O camelô dos palanques vende discursos por um punhado de votos

Clipping: Por Augusto Nunes / Revista Veja / 8 de agosto de 2009

Daqui a muitos anos, quando a Era da Mediocridade for apenas outra má lembrança, os historiadores interessados em compreendê-la haverão de contemplar com desconcerto e desconsolo o país do começo do século. O que houve com o Brasil para que tantos demorassem tanto tempo para compreender que havia apenas um populista vulgar onde enxergavam o enviado da Divina Providência? Como puderam não perceber em dois ou três meses que lidavam com um homem absurdamente inculto, despreparado, falastrão, grosseiro, incoerente, antiético? Por que ficou no palco anos a fio o canastrão que protagonizou o espetáculo da ignorância?

Até os cretinos da platéia e os comparsas no elenco deveriam ter saído pelas ruas berrando que havia um farsante no poder, dirão os historiadores ao toparem com o video que ilustra o texto. Viaja pela internet há algum tempo. Quem o conhece precisa ver de novo. Quem ainda não foi apresentado a esses 4 minutos penosamente pedagógicos saberá o que estava perdendo. É um filme sobre a alma de Lula, feito de trechos de dois comícios. Ambos no Maranhão.
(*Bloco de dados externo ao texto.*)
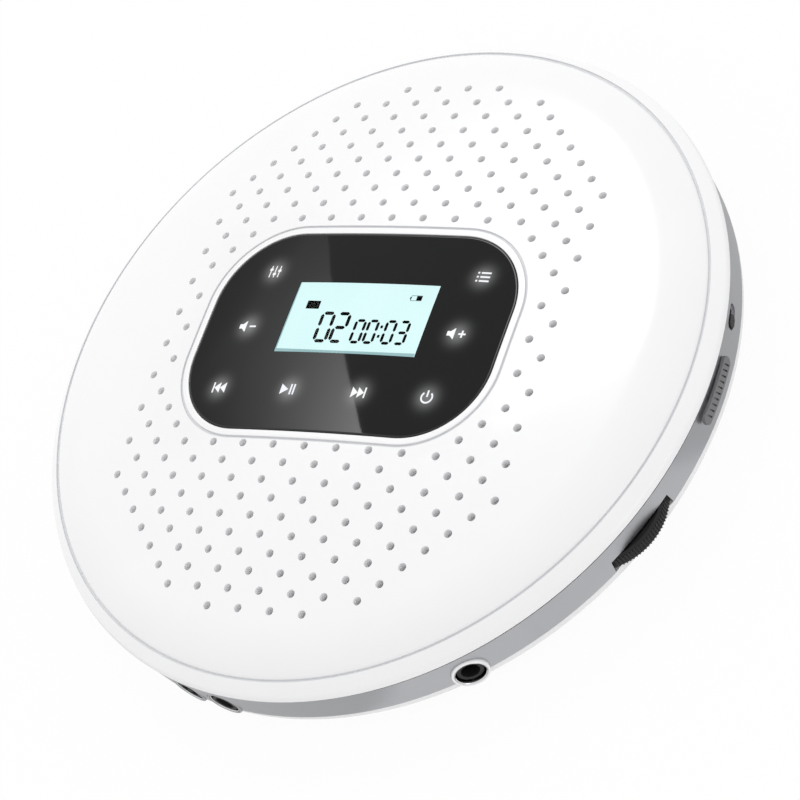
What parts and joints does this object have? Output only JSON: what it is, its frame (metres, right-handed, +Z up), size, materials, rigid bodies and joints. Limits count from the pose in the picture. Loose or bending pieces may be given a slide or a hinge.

Ambos depois do almoço.

No primeiro, promovido em Imperatriz na campanha de 2000, o chefe da oposição veste calça azul marinho e camisa branca de mangas curtas, tem um chapéu na cabeça, está com o rosto avermelhado pelo sol do Nordeste e pelos hábitos, assassina com desenvoltura de serial killer todos os esses e erres no fim da palavras, tortura conjugações verbais, mantém em trincheiras opostas o sujeito e o predicado, inverte a posição de letras ou sílabas e fala da governadora Roseana Sarney.

No segundo, realizado em São Luiz seis anos depois, o presidente em campanha pela reeleição repete o traje esporte chique 2000 (sem o chapéu e com uma camisa azul claro), continua esbanjando ferocidade na guerra contra a gramática e a ortografia e fala de Roseana Sarney, candidata ao governo estadual. A diferença está no conteúdo do improviso.
A Roseana de Imperatriz só está bem nas pesquisas “porque o pai dela é o dono da Globo, porque o Lobão é o dono do SBT, porque a Bandeirantes é não sei de quem”, comunica. Uma favorita da mídia faz o que quer com números e fatos. Conhece bem o Maranhão, gaba-se o orador. Sabe que Roseana vai perder a eleição. Roseana ganhou.

A Roseana de São Luiz vai ganhar a eleição, grita o palanqueiro suado, segurando a mão da mulher à sua direita e agitando o braço como quem vai arrancá-lo. Conhece bem o Maranhão. Ela merece. Sempre foi leal — e lealdade em político é tudo, ensina Lula. Enquanto isso, lembra na fronteira da cólera, “os outro atacavam preda”. Repôe a vogal e a consoante em seus lugares no “pedra”da frase seguinte. Mantém o a e elimina o m e diz que “os outros atacava”. Segue adiante com os “vamo fazê”, “tem de compreendê”, “a gente vai precisá dessa mulhé”, Nada sobre os donos das emissoras de TV. José Sarney já tinha virado amigo de infância. E Edison Lobão logo viraria ministro. Promete voltar para a festa da vitória. Roseana perdeu.

O video ajuda a lembrar que, como todo populista, Lula transfere votos, mas não em número suficiente para transformar um condenado à derrota em vitorioso ou para impedir o triunfo de quem tem a preferência do eleitorado. Informa. sobretudo, que o camelô dos palanques vende discursos por um punhado de votos. Lula só pensa em Lula. Já não sabe sentir afetos reais.